The line of thought strikes out in a different direction. The Treasury’s furlough scheme is designed to last for three months. So is the mortgage holiday. So is the Self-Employed Support Scheme. Rishi Sunak has made it very clear that all will be extended if necessary. But you will see from that persistent timeframe that the Treasury has been hoping or expecting or both that the lockdown will wind down from mid-June at the latest.
If it isn’t, the Chancellor won’t suddenly withdraw life support from the economy. He will extend the schemes. And he will risk loans turning into grants, and extending their availability – which is what looks set to happen to the Large Business Interruption Loan Scheme.

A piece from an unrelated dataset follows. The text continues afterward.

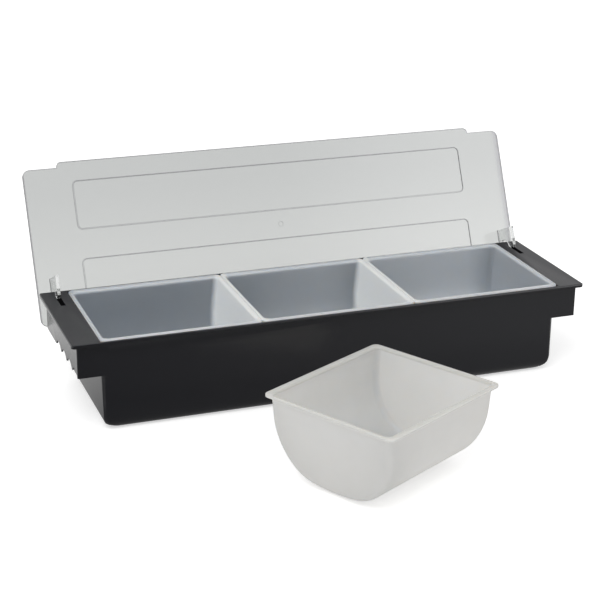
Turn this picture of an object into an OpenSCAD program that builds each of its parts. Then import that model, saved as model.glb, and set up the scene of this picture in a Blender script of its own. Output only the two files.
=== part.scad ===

In short, the longer the lockdown goes on, the more Sunak will re-deploy his bazooka. And as one experienced hand pointed out to ConHome yesterday, “you need a bigger bang each time to get the same effect”. We don’t expect the shutdown to last in full until summer. But if it did, Britain might well be moving towards Universal Credit as a basic income, and grants to keep businesses alive – for all the Chancellor’s insistence that not all will survive.
Gazing at this prospect of even more statism, printing, borrowing and taxes, it’s not hard to understand why the Treasury is so agitated. The newspaper industry is being hit hard – the Jewish Chronicle has closed; a straw in an ill wind for the industry – and it will agitate, with Tory MPs at its side, for subsidies for all if the lockdown doesn’t end.
Furthermore, the banks and the Treasury aren’t skilled at getting the money out of the door. The banks have criteria that they like to apply, in ways that their counterparts abroad don’t always do, and have a tendency to assume that, at present, its business as usual. Hence the grinding pace of the rollout of the sister of the loan scheme we’ve already referred to – the Business Interruption Loan Scheme.
The Treasury is set up to ensure sound money: its basic institutional bias. Again, that’s fine, indeed essential, in ordinary times, but these are extraordinary ones. Paying out money isn’t what it’s trained to do. Anyone who doubts it should glance back to the nightmarish tale of Gordon Brown’s tax credits.
To date, Sunak has been a lucky politician: top of this site’s most recent Cabinet table, no less. He is clever, deft and has command, all of which have been on display in what have effectively been three budgets in less than six months. A dog that the media has given a bad name – Chris Grayling, say – would have been lynched for doing the same.
ConHome is rooting for the Chancellor, but the challenges ahead are unprecedented, even if the economy bounces back. Our instinct is that he will need a Reaganesque programme of tax cuts, deregulation and borrowing, if the markets will wear the last – but we shall see.